Martins Kazaks, governor of the Bank of Latvia, during a panel session at the Ten Years Of Euro In Latvia conference in Riga, Latvia on Friday, Jan. 26, 2024. The conference brings policy makers, experts and civil society representatives who played a pivotal role in the introduction of the euro all across Europe and specifically in Latvia. Photographer: Andrey Rudakov/Bloomberg (Andrey Rudakov/Bloomberg)

(Bloomberg) -- The European Central Bank should go on cutting interest rates gradually, according to Governing Council member Martins Kazaks.

“The base scenario at the current moment — and to my mind the one that is the most appropriate — is to continue to lower rates step by step,” he told Latvia’s public broadcaster in an interview Tuesday. “The direction of rates is lower, but of course that is dependent on how the economy feels, what happens in the economy.” 

The ECB has already reduced borrowing costs three times since June and is expected to do so again at its final policy meeting of the year in December. Kazaks comments come after his Finnish colleague Olli Rehn said earlier in the day that further easing next month looks likely. 

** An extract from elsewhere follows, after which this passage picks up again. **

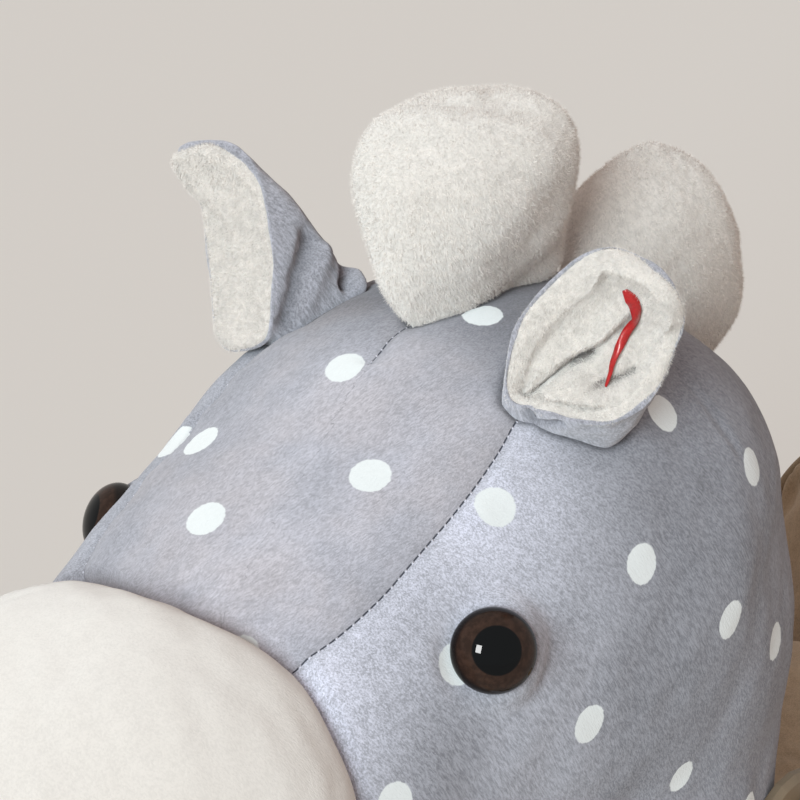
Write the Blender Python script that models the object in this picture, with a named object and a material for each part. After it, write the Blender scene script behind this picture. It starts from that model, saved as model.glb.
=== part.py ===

Meanwhile, last week’s US election has cast a pall over the prospects of the euro-area economy, as the return of Donald Trump to the White House might also see a protectionist turn from the US.

“Tariffs won’t be good for Europe, because we are an economy that’s orientated to exports and foreign trade,” Kazaks said. “What will that most likely mean for us? Inflation could be a little bit higher, prices could rise because of tariffs, and the economy weaker because it will be harder for us to sell.”

Still, he highlighted that it’s still unclear what will actually happen and that Europe needs to avoid escalating any trade war.